- Born: Robert George Barrett 14 November 1942 Bondi, New South Wales, Australia
- Died: 20 September 2012 (aged 69) Terrigal, New South Wales, Australia
- Occupation: Writer

= Robert G. Barrett =

Australian writer (1942–2012)

Robert George Barrett (14 November 1942 – 20 September 2012) was a popular Australian author of numerous books, most of them featuring the fictional Australian character Les Norton.

==Early life==
Barrett was born and raised in Bondi, Sydney, where he worked mainly as a butcher. He left school at 14 to do a few odd jobs before taking on a trade as a butcher around the eastern suburbs of Sydney. He gave up his trade when a hind of beef fell on him and injured his shoulder. After 30 years he moved to Terrigal on the Central Coast of New South Wales. He appeared in a number of films and TV commercials but preferred to concentrate on his writing career.

==Best selling author==
Just before his death, Barrett disclosed that the character "Les Norton" was based on two likeable Sydney "larrikin" identities, primarily his friend, Ken Wills (Willsy), a polyathlete who was a retired Sydney TRG/ water police officer, deep sea diver, first grade rugby league player for South Sydney in the mid 1970s, a professional boxer and a skiing gold medalist. The other character was an amateur boxer turned seaman/waterfront worker, William (Doogza) Davis, an underworld hard man.

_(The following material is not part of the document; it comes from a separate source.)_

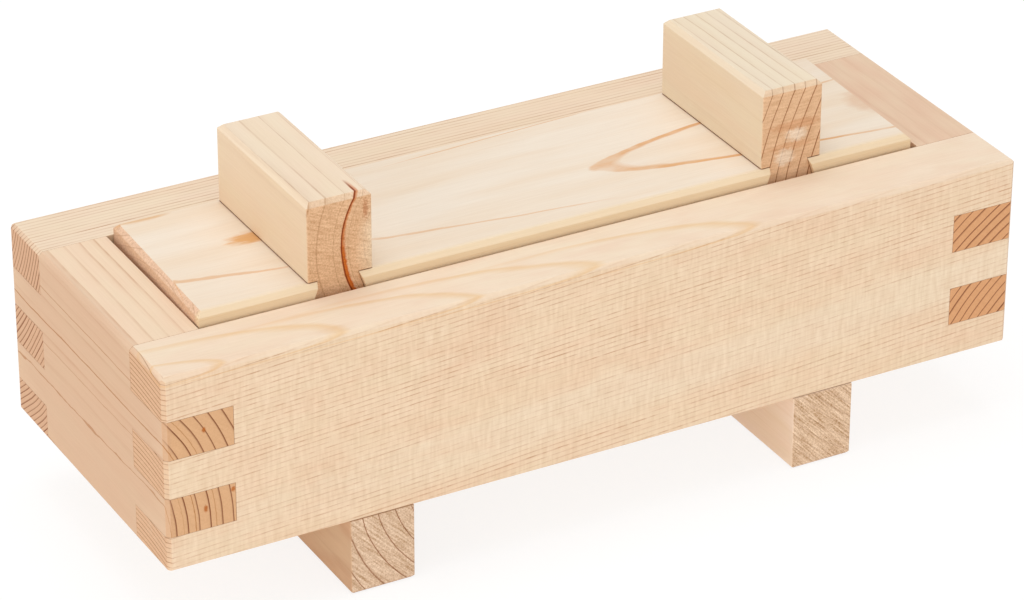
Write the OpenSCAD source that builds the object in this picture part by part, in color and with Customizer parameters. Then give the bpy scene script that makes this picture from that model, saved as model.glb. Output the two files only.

Barrett worked as a DJ and his two friends worked as doormen at Randi Wix night club in Randwick, thinly veiled as the nightclub where Les Norton works in the tales. The nightclub in the books, the Kelly Club, is based on the Kellett Club, a small but well-known private casino in a terrace house in Kellett Street, Kings Cross. Both Doogsa and Willsy had associations with the Kellett club; Barrett did not. After work they would "grab drinks at the early opener at Kings Cross and swap stories" while Barrett jotted down the occasional note. A montage of these stories and the continuing life experiences of these two uniquely Australian individuals are what appears in the Les Norton series.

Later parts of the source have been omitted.